South Dakota Mines International Collaboration with German Institutions Thrives Despite Spring Travel Restrictions
Megan Snyder developed a unique routine during the Spring 2021 semester. She woke up at midnight every evening for two weeks and traveled to the South Dakota Mines campus to join an eight hour Zoom call with a team industrial chemistry and chemical engineering students in Germany.
Snyder was on one of seven collaborative teams engaged in a hands-on chemical process design project as part of a longstanding relationship between the Technical University of Darmstadt, Provadis School of International Management and Technology, and South Dakota Mines.
In a normal year, Mines students like Snyder would have an opportunity to travel to Germany to take part in hands-on learning inside a German university and manufacturing plant. In future years in-person learning will continue. But for Snyder the opportunity to work virtually is still very rewarding.
“Even though we could not travel, I still wanted to interact with an international team of engineers,” says Snyder. “I was very impressed with the German students and engineers who could switch to English mid-sentence when I entered the room and continue to communicate complex engineering concepts in a second language.”
Snyder has now graduated and is working for Kimberly-Clark. The company has multiple ongoing international projects, and this experience gave her insight into working as an engineer in the global marketplace. “When working on an international team in real life you won't be able to jump on a plane for every issue, very often you will be collaborating on Zoom, and this class gave me tools to overcome challenges.”
This international experience is a capstone senior design course for chemical engineering students at Mines. “These students have gone above and beyond, getting up in the middle of the night, to take part in this very intensive program,” says Travis Walker, Ph.D., assistant professor in the Department of Chemical and Biological Engineering at Mines. “They believe so much in this international experience they chose to do this even though they did not get a chance to travel this year.”
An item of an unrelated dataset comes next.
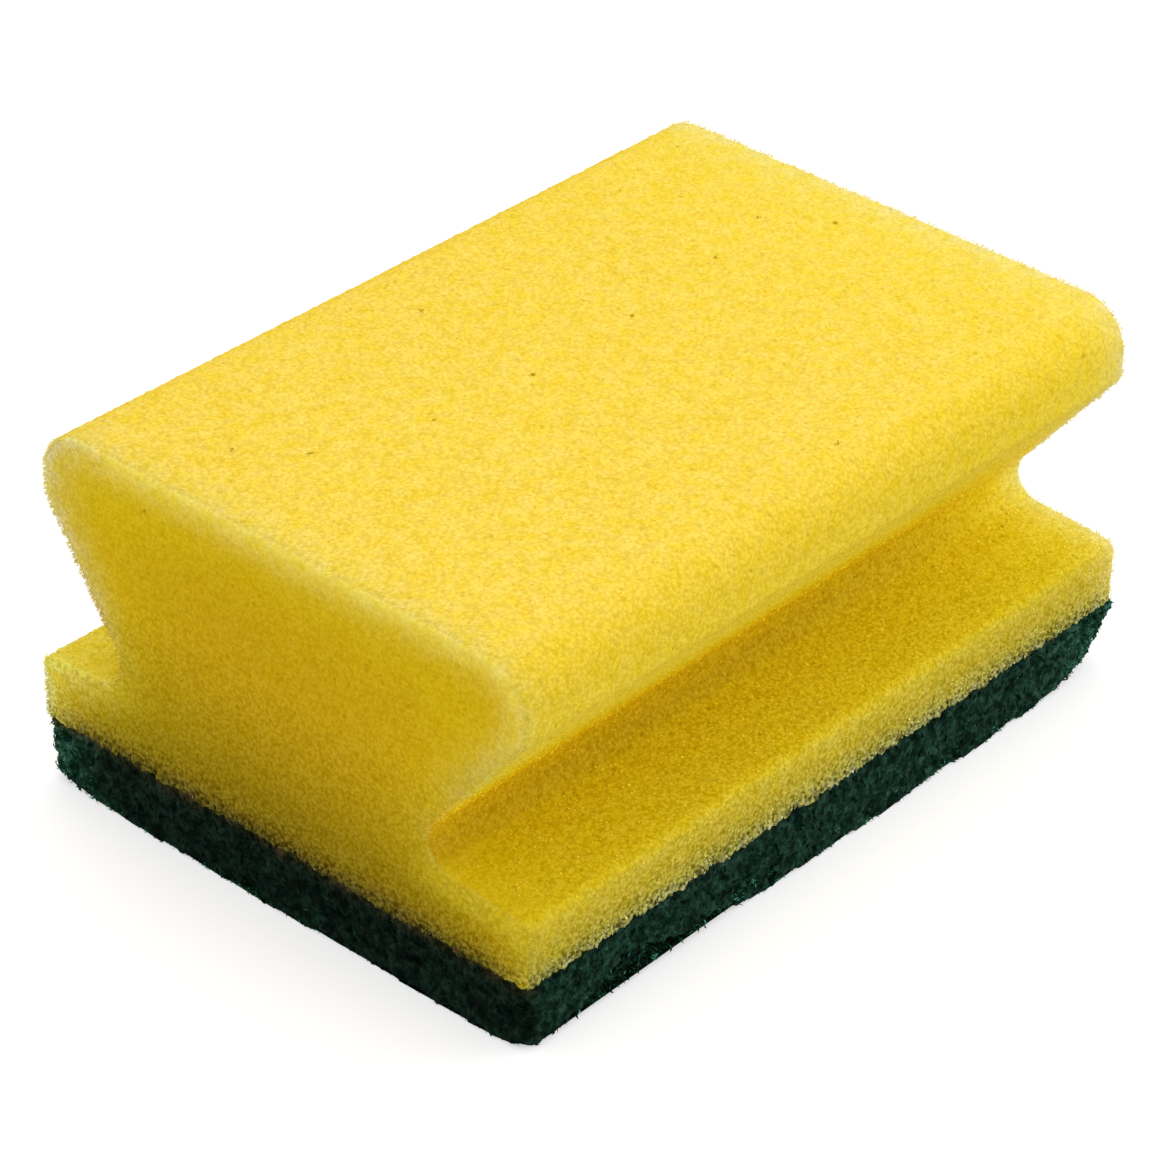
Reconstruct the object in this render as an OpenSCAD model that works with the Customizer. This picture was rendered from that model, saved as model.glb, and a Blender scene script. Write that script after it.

This year students helped design part of a nitric acid plant in collaboration with the German industrial firm, Thyssenkrupp, which works closely with the German course organizers, Professor Dr.-Ing Alfons Drochner and Professor Bastian Etzold. Nitric acid is an important component in things like fertilizer. “The corporate sponsor is hoping the student teams will come up with new innovative solutions that can increase efficiency to a few areas in the plant. Students sometimes bring a unique or creative perspective to the table that can benefit industry,” says David Dixon, Ph.D., professor in the Department of Chemical and Biological Engineering at Mines.
Mines students benefit greatly from this collaboration on multidisciplinary design projects that involve German faculty, engineers, chemists, and students.
“Engineers and scientists live and work in a global economy. This experience is preparing our students for the real world because many of these students will be doing this same sort of international work on industrial teams throughout their careers,” says Suzi Aadland, Director of the Ivanhoe International Center at Mines.
Mines is forging similar collaborations between universities and corporate partners in other countries including the Universidad Mondragón in Queretaro, Mexico and a number of countries in South America.
“The structure of this relationship with our partners in Germany is something we are trying to repeat elsewhere because it's very valuable for students. This really intensive design work, with an international team is the very same experience many of our students will take part in when they graduate and go to work for a multinational company,” says Aadland.